Tippecanoe Superior Court 4 has a practice of requiring community service – typically 16 hours – before the court will grant a waiver of the filing fee or have a hearing on the merits. Darlene Baca, who is disabled and indigent, wanted to sue for the return of her security deposit from her former landlord. Since she couldn’t afford the filing fee, court personnel told her she could perform the standard 16 hours of community service. She contacted Indiana Legal Services, who argued on her behalf that Baca couldn’t perform community service.

Judge Pro Tempore Gregg S. Theobald suggested she try Meals on Wheels and advised Baca’s attorney that the attorney would be responsible for helping her find four hours of community service to perform. The court did allow her claim to be filed but held in abeyance the setting of a hearing date pending Baca’s performance of community service.

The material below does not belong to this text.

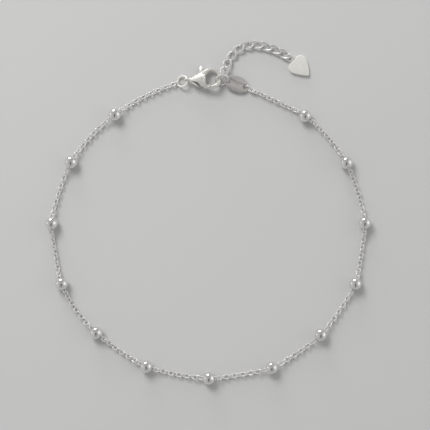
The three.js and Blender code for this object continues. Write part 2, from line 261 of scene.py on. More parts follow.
class AnkletSizes(bpy.types.PropertyGroup):
    """Sizes of the anklet's pieces."""

    bead_diameter: bpy.props.FloatProperty(
        name="Bead diameter", description="Across a round bead", unit="LENGTH",
        default=2 * metres(1.5), precision=5,
    )
    bead_bore: bpy.props.FloatProperty(
        name="Bead bore", description="Across the hole that the chain runs through", unit="LENGTH",
        default=metres(1.3), precision=5,
    )
    chain_pitch: bpy.props.FloatProperty(
        name="Chain pitch", description="From one fine link to the next", unit="LENGTH",
        default=metres(0.95), precision=5,
    )
    chain_wire: bpy.props.FloatProperty(
        name="Chain wire", description="Across the wire of a fine link", unit="LENGTH",
        default=metres(0.3), precision=5,
    )
    link_length: bpy.props.FloatProperty(
        name="Fine link length", description="Outer length of a fine link", unit="LENGTH",
        default=metres(1.62), precision=5,
    )
    link_width: bpy.props.FloatProperty(
        name="Fine link width", description="Outer width of a fine link", unit="LENGTH",
        default=metres(1.42), precision=5,
    )
    extender_length: bpy.props.FloatProperty(
        name="Extender link length", description="Length of a curb link, between wire middles",
        unit="LENGTH", default=metres(2.95), precision=5,
    )
    extender_width: bpy.props.FloatProperty(
        name="Extender link width", description="Width of a curb link, between wire middles",
        unit="LENGTH", default=metres(1.73), precision=5,
    )
    extender_wire: bpy.props.FloatProperty(
        name="Extender wire", description="Width of the flattened wire of a curb link",
        unit="LENGTH", default=metres(0.57), precision=5,
    )
    tag_thickness: bpy.props.FloatProperty(
        name="Tag thickness", description="Thickness of the oval tag", unit="LENGTH",
        default=metres(0.3), precision=5,
    )
    heart_thickness: bpy.props.FloatProperty(
        name="Heart thickness", description="Thickness of the heart", unit="LENGTH",
        default=metres(0.9), precision=5,
    )
    seed: bpy.props.IntProperty(
        name="Lay", description="Changes how the fine links happen to lie", default=4,
    )


class AnkletFinishes(bpy.types.PropertyGroup):
    """Colours and polish of the anklet's metal."""

    silver: bpy.props.FloatVectorProperty(
        name="Silver", description="Colour of the chain, extender, rings and beads",
        subtype="COLOR", default=(0.9, 0.89, 0.87), min=0, max=1,
    )
    clasp: bpy.props.FloatVectorProperty(
        name="Clasp silver", description="Colour of the cast clasp", subtype="COLOR",
        default=(0.9, 0.88, 0.835), min=0, max=1,
    )
    tag: bpy.props.FloatVectorProperty(
        name="Tag silver", description="Colour of the rolled tag", subtype="COLOR",
        default=(0.86, 0.83, 0.8), min=0, max=1,
    )
    satin: bpy.props.FloatVectorProperty(
        name="Satin silver", description="Colour of the heart and the left ring", subtype="COLOR",
        default=(0.95, 0.94, 0.88), min=0, max=1,
    )
    floor: bpy.props.FloatVectorProperty(
        name="Surface", description="Colour of the surface underneath", subtype="COLOR",
        default=(0.6, 0.6, 0.595), min=0, max=1,
    )


SETTINGS = {"anklet_sizes": AnkletSizes, "anklet_finishes": AnkletFinishes}


# Shader nodes


class Signal:
    """A shader socket that takes part in arithmetic as a number does."""

    def __init__(self, shader, node, output):
        self.shader = shader
        self.node = node
        self.socket = node.outputs[output] if node.outputs else None

    def out(self, name):
        return Signal(self.shader, self.node, name)

    def math(self, operation, first, second):
        return self.shader.add("ShaderNodeMath", {"operation": operation}, {0: first, 1: second})

    def __add__(self, other):
        return self.math("ADD", self, other)

    def __radd__(self, other):
        return self.math("ADD", other, self)

    def __sub__(self, other):
        return self.math("SUBTRACT", self, other)

    def __rsub__(self, other):
        return self.math("SUBTRACT", other, self)

    def __mul__(self, other):
        return self.math("MULTIPLY", self, other)

    def __rmul__(self, other):
        return self.math("MULTIPLY", other, self)

    def between(self, low, high):
        """0 below low, 1 above high and smooth from one to the other."""
        settings = {"interpolation_type": "SMOOTHSTEP"}
        sockets = {"Value": self, "From Min": low, "From Max": high}
        return self.shader.add("ShaderNodeMapRange", settings, sockets)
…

On interlocutory appeal, the appellate court reversed the lower court’s order in Darlene Baca v. RPM, Inc., c/o Patty Brown, No. 79A02-1006-SC-655. The Tippecanoe Superior Court’s practice is essentially a standing order because it hadn’t been adopted as a local rule as set forth in Indiana Trial Rule 81(B). Subsection (A) of that rule includes a specific prohibition against standing orders to regulate local court or administrative district practice. As such, the practice is unenforceable, the judges ruled.

Judge L. Mark Bailey wrote in a footnote that the Court of Appeals didn’t undertake to render an advisory opinion as to whether a substantively similar rule, if duly promulgated, would contravene the Open Courts Clause of the Indiana Constitution or Indiana Code Section 33-37-3-2.